Instructions for the task :: Print out the material that follows word for word.

::: The records :::

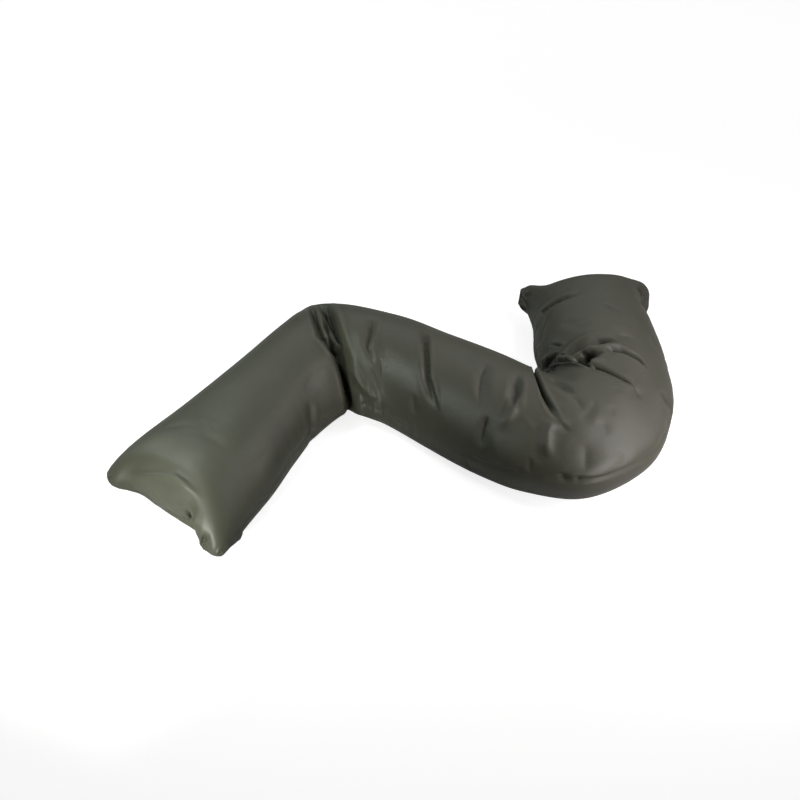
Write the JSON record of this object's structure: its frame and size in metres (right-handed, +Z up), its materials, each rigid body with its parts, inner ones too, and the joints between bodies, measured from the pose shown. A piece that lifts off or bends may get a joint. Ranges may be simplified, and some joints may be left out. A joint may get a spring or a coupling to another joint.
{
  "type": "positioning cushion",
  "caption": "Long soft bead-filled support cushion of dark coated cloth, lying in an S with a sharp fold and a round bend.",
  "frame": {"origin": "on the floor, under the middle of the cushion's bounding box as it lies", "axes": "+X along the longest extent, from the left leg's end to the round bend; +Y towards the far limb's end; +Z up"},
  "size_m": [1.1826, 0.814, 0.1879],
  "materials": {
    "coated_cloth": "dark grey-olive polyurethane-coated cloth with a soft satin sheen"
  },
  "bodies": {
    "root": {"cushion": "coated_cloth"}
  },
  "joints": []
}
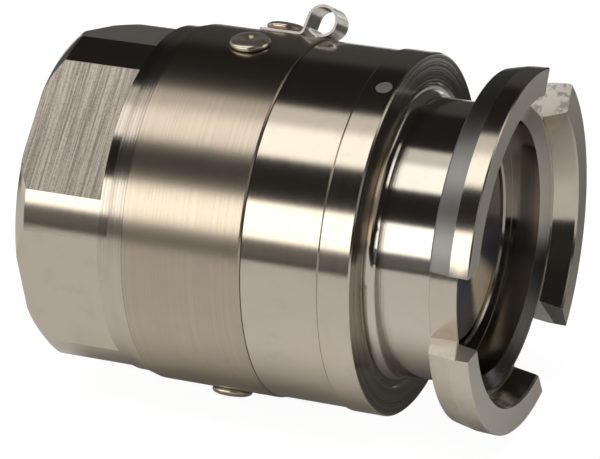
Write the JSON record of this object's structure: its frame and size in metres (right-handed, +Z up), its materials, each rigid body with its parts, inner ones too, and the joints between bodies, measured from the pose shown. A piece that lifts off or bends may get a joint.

:::

Output for this exercise ::
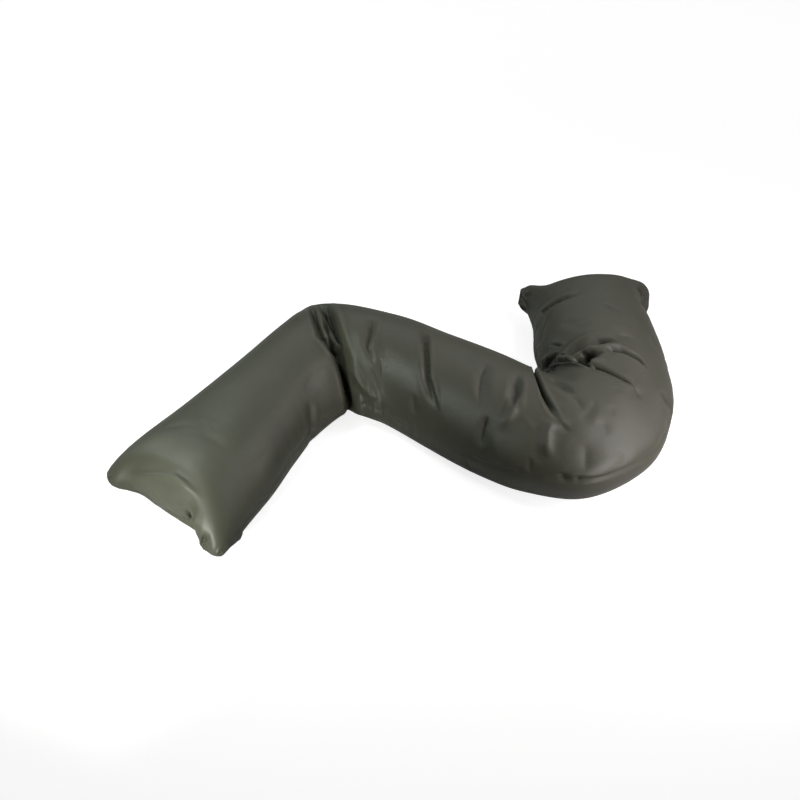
Write the JSON record of this object's structure: its frame and size in metres (right-handed, +Z up), its materials, each rigid body with its parts, inner ones too, and the joints between bodies, measured from the pose shown. A piece that lifts off or bends may get a joint. Ranges may be simplified, and some joints may be left out. A joint may get a spring or a coupling to another joint.
{
  "type": "positioning cushion",
  "caption": "Long soft bead-filled support cushion of dark coated cloth, lying in an S with a sharp fold and a round bend.",
  "frame": {"origin": "on the floor, under the middle of the cushion's bounding box as it lies", "axes": "+X along the longest extent, from the left leg's end to the round bend; +Y towards the far limb's end; +Z up"},
  "size_m": [1.1826, 0.814, 0.1879],
  "materials": {
    "coated_cloth": "dark grey-olive polyurethane-coated cloth with a soft satin sheen"
  },
  "bodies": {
    "root": {"cushion": "coated_cloth"}
  },
  "joints": []
}
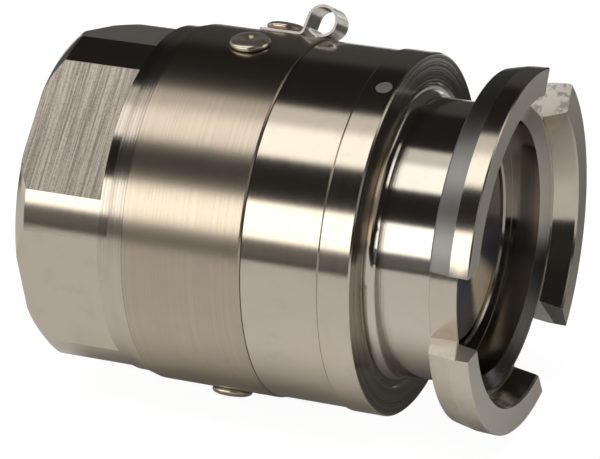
Write the JSON record of this object's structure: its frame and size in metres (right-handed, +Z up), its materials, each rigid body with its parts, inner ones too, and the joints between bodies, measured from the pose shown. A piece that lifts off or bends may get a joint.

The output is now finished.